Painted as the “cowgirl of the hood”—a wayward, contemptible drug-abuser-meets-sex worker-meets-terrorist—Hasna’s reputation fell prey to an onslaught of reports eager to dogpile on the easy (now-dead) target from one of many angles: Xenophobia, Islamophobia, misogyny, religious blasphemy, cultural dishonor, the list goes on. Choose your motivation and there’s an army behind it. Tacking onto the shameful coverage, the media never properly identified her. Through photos, they popularized three versions of Hasna, only one of which was actually her. As Amer started to dig into Hasna’s story, her coverage trended in the opposite direction.
Soon, she was the only journalist Hasna’s mother would grant an interview. Six years, 360 hours of case interviews and an immeasurable amount of research later, Amer set the story straight in celluloid, debuting You Resemble Me at Venice 2021. Like in all great character studies steeped in history, Hasna was unearthed through research, but in this case, unlike most, it was proprietary research, stories that hadn’t been collected, much less told. Amer studied Hasna, her world and her family on such a granular level that she felt compelled to fill in the gaps, to answer the question: How and why does something like this happen?

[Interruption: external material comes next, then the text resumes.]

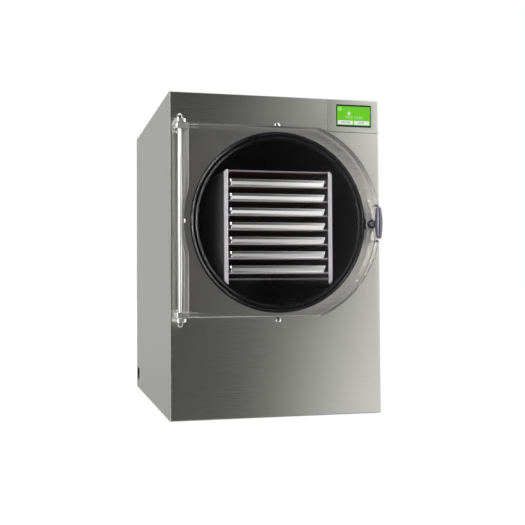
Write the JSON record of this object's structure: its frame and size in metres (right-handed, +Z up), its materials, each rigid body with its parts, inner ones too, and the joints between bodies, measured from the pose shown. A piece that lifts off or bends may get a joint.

You Resemble Me is a look at how one comes to be ostracized and radicalized, a bold attempt to humanize a terrorist—one caught in the crossfire of belief—by taking a step back to probe her motivations. How did she understand her actions through the lens of her battered existence? What did she think she was doing? What would we do in that situation? The questions transcend race and religion. As Amer points out, radicalization is “not just a Muslim problem. It’s a far right wing problem” that stretches across borders.
That said, Amer—an Egyptian-American woman born and raised in the U.S., recognized for her coverage of events ranging from the Arab Spring to the Syrian civil war—has a vested interest in exploring the particulars of Hasna’s identity. The perpetual inner turmoil of wrestling with aspects of your identity is universal—what isn’t is the immense cultural and geopolitical weight of Hasna’s position as a modern Muslim woman in the West; as Amer relates it to herself, one who has “to contend with the same mission of reconciling that identity of being Arab and Western and Muslim and liberal” in a world slow to integrate.
Amer effectively stylizes You Resemble Me to immerse viewers in the constant state of identity crisis that is Hasna’s day-to-day. Omar Mullick’s handheld camera is near-sentient, as aware of Hasna’s surroundings as she must be, always noticing Muslim women in a world that doesn’t welcome them. The moments aren’t colored with commentary but left to linger, like they do in real time. The camera shakes as violently and casually as one in a Lars von Trier film, channeling Hasna’s perennial anxiety. The soundscape is atmospheric, a gripping score with surprise needle drops, dissonant winds, deep drums and sharp sounds that keep you on edge.
One of Amer’s most interesting choices—pertaining to Hasna’s three media personas—is her decision to cast adult Hasna as three separate women (Mouna Soualem, Sabrina Ouazani and Amer herself), muddying her identity through a thematic reflection on the media’s mistakes and Hasna’s lifelong tendency to morph into someone else: “You don’t know all the women I’ve been.” It doesn’t happen often, and sometimes it’s a blink-and-you-miss-it affair, but it’s an impressive flourish, and one that keeps the capital question in focus: Who was Hasna Aït Boulahcen?